- Challenge -
Copy each line of the material below that includes the string "Write".

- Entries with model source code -
[Begin]

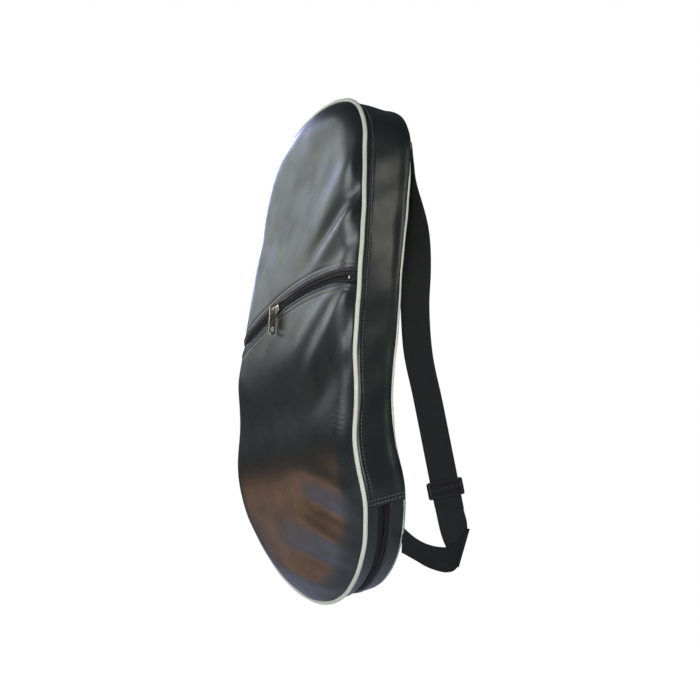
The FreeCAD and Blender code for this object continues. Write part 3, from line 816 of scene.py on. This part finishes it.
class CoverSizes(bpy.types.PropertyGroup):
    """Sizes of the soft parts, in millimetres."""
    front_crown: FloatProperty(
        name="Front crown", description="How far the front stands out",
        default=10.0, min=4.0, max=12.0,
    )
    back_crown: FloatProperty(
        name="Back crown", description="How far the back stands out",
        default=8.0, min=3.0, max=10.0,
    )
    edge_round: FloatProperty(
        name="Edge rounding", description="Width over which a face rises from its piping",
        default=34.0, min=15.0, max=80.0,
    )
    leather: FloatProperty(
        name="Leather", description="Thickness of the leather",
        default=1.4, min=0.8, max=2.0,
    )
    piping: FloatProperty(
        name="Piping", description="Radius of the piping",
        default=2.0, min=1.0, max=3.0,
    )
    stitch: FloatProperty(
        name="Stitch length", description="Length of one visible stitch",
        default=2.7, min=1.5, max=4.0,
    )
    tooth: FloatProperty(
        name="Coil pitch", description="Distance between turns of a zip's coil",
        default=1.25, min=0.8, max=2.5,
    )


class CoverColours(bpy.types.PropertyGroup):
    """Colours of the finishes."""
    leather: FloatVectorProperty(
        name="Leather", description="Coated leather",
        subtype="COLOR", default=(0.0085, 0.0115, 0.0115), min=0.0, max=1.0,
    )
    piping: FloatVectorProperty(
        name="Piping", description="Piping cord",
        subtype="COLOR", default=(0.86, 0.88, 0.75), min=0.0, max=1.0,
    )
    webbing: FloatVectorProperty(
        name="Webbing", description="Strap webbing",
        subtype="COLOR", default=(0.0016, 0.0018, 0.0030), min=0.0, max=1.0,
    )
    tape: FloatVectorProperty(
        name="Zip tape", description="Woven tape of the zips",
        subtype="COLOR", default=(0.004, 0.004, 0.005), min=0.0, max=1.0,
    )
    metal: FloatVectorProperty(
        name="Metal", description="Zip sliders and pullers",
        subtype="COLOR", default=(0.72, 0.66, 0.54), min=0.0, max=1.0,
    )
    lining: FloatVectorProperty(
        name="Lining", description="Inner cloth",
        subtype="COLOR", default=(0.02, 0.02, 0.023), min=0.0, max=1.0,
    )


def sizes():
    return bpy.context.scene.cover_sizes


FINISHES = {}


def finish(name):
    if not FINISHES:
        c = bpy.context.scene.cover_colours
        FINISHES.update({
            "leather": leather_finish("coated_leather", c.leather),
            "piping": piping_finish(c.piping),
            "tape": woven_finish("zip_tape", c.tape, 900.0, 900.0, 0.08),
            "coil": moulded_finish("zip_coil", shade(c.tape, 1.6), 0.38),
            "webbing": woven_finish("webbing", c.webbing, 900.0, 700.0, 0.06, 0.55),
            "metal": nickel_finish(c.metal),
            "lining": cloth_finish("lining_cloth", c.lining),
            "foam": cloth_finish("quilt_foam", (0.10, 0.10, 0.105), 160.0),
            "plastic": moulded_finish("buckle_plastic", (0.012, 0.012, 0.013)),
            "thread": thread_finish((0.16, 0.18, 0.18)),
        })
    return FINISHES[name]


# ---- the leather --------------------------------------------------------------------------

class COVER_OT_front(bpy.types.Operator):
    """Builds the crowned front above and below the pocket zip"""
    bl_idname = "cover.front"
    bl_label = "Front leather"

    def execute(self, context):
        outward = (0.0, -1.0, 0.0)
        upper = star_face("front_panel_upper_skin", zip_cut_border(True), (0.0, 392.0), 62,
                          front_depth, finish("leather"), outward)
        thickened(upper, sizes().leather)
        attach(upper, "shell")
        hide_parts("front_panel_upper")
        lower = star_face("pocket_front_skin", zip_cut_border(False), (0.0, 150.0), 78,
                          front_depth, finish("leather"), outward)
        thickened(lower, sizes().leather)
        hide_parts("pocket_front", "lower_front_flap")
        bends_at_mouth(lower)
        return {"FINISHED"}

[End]
[Begin]

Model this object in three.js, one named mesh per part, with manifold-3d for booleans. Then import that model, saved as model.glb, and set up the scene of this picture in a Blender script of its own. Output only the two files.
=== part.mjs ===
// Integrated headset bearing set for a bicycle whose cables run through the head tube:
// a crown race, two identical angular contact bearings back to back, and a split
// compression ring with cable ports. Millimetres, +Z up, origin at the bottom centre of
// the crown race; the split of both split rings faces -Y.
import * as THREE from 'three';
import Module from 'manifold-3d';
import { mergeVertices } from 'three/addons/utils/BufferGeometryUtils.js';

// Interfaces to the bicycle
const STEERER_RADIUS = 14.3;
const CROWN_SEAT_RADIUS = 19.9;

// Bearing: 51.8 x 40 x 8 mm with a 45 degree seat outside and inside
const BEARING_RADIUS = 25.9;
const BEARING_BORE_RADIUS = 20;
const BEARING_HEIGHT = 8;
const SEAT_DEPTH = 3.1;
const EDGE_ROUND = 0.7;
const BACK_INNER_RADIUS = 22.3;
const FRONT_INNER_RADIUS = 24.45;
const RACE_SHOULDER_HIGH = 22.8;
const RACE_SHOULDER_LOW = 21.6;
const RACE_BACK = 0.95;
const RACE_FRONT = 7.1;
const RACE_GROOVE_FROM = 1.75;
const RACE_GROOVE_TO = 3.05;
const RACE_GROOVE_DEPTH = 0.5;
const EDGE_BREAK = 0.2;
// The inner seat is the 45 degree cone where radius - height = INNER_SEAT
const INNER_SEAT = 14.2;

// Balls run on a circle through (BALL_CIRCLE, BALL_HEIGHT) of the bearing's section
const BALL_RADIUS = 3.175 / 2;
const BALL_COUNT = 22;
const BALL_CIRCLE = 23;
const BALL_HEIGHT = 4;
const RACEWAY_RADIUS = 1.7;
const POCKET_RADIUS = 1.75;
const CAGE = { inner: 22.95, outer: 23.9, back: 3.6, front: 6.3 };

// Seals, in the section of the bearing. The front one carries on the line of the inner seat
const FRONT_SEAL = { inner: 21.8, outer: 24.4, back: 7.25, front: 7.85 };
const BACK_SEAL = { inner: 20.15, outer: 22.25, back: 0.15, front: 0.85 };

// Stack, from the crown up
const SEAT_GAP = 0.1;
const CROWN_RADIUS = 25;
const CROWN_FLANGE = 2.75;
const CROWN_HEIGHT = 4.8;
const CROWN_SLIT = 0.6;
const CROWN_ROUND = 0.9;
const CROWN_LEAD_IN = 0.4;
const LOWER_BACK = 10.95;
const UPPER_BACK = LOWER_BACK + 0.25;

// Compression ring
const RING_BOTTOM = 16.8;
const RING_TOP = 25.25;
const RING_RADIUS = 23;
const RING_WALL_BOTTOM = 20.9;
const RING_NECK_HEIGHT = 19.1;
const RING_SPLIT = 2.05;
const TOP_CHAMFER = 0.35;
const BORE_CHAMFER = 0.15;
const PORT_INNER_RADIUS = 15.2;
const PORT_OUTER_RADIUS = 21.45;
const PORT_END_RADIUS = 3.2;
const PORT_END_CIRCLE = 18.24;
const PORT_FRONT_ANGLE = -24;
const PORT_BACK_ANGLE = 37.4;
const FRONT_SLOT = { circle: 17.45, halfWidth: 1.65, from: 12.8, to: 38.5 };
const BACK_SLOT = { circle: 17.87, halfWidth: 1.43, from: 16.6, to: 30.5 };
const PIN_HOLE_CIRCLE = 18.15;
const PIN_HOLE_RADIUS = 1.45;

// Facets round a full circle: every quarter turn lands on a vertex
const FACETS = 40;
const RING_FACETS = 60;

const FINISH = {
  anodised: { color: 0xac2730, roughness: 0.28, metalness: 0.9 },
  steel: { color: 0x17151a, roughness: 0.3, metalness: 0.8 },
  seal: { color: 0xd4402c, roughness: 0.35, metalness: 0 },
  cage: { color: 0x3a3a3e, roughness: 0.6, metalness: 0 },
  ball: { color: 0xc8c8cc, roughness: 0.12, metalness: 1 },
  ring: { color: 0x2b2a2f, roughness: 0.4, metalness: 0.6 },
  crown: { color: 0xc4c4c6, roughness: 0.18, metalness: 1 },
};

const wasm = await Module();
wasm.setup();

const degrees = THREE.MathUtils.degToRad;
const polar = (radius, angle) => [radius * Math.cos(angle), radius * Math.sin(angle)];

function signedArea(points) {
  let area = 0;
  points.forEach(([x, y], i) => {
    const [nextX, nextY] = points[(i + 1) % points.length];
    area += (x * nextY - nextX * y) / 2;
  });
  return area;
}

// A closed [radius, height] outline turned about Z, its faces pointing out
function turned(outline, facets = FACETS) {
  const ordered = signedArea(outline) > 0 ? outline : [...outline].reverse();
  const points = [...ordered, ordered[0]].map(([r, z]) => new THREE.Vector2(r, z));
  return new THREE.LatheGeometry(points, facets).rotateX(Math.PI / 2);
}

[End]
[Begin]

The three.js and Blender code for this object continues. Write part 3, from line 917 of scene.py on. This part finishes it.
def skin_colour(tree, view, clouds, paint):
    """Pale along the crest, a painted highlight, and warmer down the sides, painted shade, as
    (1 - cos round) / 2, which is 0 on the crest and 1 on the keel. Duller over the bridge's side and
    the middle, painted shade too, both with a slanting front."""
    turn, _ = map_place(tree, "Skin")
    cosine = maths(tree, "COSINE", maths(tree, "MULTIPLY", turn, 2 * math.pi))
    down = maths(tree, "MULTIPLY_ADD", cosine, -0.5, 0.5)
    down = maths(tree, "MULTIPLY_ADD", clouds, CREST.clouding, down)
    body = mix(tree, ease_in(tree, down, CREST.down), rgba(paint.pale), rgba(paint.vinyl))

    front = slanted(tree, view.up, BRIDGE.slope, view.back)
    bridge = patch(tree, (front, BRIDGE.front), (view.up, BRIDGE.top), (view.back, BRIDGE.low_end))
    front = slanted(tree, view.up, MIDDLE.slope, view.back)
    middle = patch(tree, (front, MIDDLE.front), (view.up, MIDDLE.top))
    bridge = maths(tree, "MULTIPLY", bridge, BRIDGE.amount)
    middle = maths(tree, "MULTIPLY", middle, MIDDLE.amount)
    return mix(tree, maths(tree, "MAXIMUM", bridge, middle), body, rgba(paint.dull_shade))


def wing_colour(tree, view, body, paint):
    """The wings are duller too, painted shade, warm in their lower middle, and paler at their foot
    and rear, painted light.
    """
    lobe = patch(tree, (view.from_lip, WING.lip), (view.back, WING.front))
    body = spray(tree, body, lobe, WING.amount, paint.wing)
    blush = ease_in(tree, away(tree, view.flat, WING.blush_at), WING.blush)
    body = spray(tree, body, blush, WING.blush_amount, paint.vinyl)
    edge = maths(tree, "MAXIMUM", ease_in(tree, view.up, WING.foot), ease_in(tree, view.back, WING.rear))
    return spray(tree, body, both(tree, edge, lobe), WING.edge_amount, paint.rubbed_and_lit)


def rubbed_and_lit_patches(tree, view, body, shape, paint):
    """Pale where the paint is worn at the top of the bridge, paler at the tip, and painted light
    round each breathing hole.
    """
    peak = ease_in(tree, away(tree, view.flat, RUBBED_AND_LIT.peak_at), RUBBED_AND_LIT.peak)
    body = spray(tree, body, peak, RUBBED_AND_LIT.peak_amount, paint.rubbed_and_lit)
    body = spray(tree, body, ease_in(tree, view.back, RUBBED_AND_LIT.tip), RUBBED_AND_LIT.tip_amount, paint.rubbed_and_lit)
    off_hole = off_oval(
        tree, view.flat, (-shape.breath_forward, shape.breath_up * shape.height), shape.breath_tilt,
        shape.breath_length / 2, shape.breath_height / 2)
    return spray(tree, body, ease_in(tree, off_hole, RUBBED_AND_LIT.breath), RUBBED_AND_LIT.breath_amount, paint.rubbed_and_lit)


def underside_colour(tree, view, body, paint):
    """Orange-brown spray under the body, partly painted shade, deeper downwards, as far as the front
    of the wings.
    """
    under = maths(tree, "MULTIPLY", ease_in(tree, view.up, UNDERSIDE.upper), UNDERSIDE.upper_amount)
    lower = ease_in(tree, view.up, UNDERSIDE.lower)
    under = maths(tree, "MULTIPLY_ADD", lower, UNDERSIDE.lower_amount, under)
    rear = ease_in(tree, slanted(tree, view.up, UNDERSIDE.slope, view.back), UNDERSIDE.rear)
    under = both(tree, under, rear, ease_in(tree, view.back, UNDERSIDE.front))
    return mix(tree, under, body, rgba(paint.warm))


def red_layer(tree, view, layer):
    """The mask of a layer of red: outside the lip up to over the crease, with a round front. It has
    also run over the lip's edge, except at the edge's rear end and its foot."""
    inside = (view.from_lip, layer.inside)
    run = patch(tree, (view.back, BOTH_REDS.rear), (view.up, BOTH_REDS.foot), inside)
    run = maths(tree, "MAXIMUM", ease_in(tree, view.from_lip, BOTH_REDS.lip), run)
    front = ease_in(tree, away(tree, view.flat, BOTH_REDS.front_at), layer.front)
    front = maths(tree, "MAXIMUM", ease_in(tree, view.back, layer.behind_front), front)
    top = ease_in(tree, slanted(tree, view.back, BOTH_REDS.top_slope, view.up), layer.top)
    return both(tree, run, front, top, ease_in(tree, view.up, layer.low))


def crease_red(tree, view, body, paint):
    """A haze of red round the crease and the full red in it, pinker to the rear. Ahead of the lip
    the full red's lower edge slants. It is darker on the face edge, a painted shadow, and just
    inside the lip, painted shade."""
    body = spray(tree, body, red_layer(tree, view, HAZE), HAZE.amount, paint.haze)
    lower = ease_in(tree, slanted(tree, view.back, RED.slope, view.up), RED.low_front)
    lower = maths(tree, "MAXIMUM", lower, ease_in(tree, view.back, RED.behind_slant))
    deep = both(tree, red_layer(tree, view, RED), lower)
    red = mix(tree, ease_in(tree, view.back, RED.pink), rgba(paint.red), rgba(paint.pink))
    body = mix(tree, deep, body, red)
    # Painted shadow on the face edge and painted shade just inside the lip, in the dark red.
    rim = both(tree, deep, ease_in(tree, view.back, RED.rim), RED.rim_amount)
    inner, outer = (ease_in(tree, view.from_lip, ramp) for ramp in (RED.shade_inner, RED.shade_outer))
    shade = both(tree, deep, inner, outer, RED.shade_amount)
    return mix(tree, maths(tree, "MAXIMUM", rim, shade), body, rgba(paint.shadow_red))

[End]

- Output of the exercise -
The FreeCAD and Blender code for this object continues. Write part 3, from line 816 of scene.py on. This part finishes it.
The three.js and Blender code for this object continues. Write part 3, from line 917 of scene.py on. This part finishes it.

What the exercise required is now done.